Embeddings map a query and document chunks into nearby points when their meanings match.

Before You Read

Explain embeddings as dense vectors that preserve useful semantic relationships.
Describe how queries and documents become comparable in the same vector space.
Recognize the difference between semantic closeness and factual correctness.

Working Model

An embedding model compresses text into coordinates. Nearby points usually express related meaning, so retrieval becomes a nearest-neighbor search. The vector is useful for finding candidates, not for proving that a candidate answers the question.

To a computer, text is just a sequence of meaningless characters. To perform semantic search or Retrieval-Augmented Generation (RAG), we need a way to represent the meaning of text mathematically. This is where Embeddings come in.

An embedding is a dense vector (a list of numbers) that represents the semantic meaning of a piece of text in a high-dimensional space.
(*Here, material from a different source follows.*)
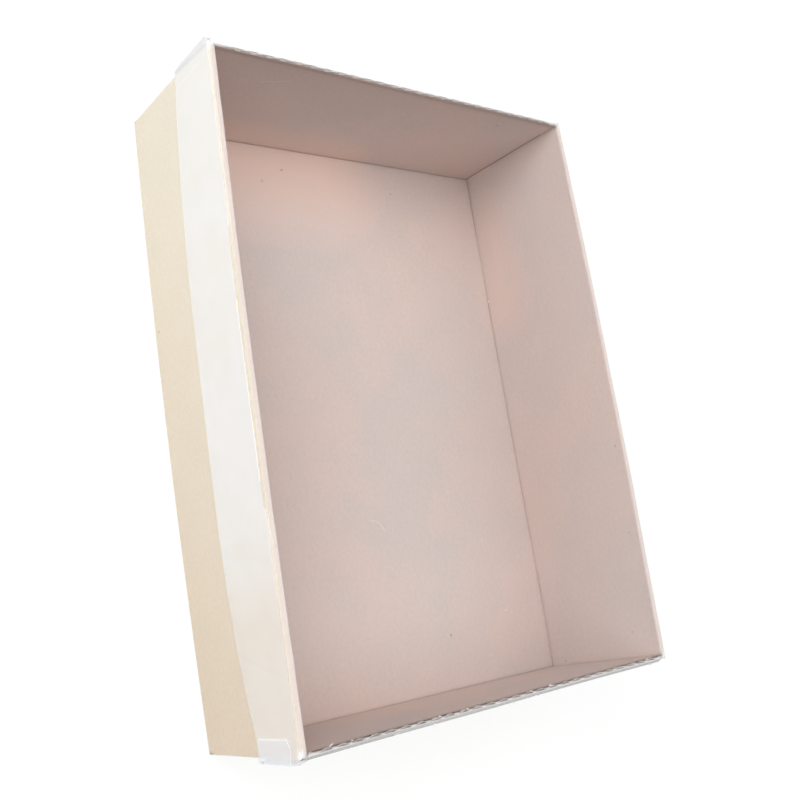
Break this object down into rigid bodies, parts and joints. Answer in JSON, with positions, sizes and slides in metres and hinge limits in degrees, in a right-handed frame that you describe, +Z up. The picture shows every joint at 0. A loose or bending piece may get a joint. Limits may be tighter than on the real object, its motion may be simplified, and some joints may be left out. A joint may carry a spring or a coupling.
{
  "type": "cardboard tray box",
  "caption": "Shallow open rectangular tray folded from one sheet of corrugated kraft card, with clear tape round its corners; holds papers and small goods.",
  "frame": {"origin": "centre of the floor panel, on the underside that the tray rests on", "axes": "+X along the long side, +Y across the short side from the taped front wall to the back wall, +Z up out of the open top"},
  "size_m": [0.3076, 0.2279, 0.081],
  "materials": {
    "kraft_board": "matt uncoated kraft liner, fine fibre mottle, pinkish brown inside, light tan outside",
    "clear_tape": "clear glossy packing tape, slightly milky, with soft wrinkles"
  },
  "bodies": {
    "root": {"folded_tray": "kraft_board", "front_tape": "clear_tape", "corner_tape_tab": "clear_tape", "back_tape": "clear_tape"}
  },
  "joints": []
}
From One-Hot Encoding to Dense Vectors

Historically, NLP used techniques like One-Hot Encoding or Bag-of-Words. If your vocabulary had 10,000 words, the word "apple" might be represented as a vector of 10,000 numbers, where all are 0 except for a single 1 at the index for "apple".

The Problem: These vectors are incredibly sparse (mostly zeros) and capture absolutely zero meaning. The mathematical distance between "apple" and "orange" is exactly the same as the distance between "apple" and "car".

In 2013, Google researchers introduced Word2Vec, which popularized dense embeddings. Instead of 10,000 dimensions, words were mapped to dense vectors of, say, 300 dimensions, where every number is a non-zero float.

The Magic of Semantic Space

In this high-dimensional space, words with similar meanings are physically closer together. The model learns these relationships by reading massive amounts of text and observing which words appear in similar contexts (the Distributional Hypothesis).

The most famous demonstration of this is vector arithmetic:

Vector("King") - Vector("Man") + Vector("Woman") ≈ Vector("Queen")

Modern Transformer Embeddings

While Word2Vec embedded individual words, modern LLMs embed entire sentences, paragraphs, or even documents. When you pass a sentence into an embedding model (like OpenAI's text-embedding-3-small), the Transformer processes the text using self-attention and outputs a single vector (e.g., 1,536 dimensions) that encapsulates the meaning of the entire sequence.

Example: Generating an Embedding with OpenAI (Python)

from openai import OpenAI
client = OpenAI()

response = client.embeddings.create(
  input="The bank of the river was muddy.",
  model="text-embedding-3-small"
)

print(response.data[0].embedding)
# Output: [-0.023, 0.014, -0.005, 0.081, ...] (1536 dimensions)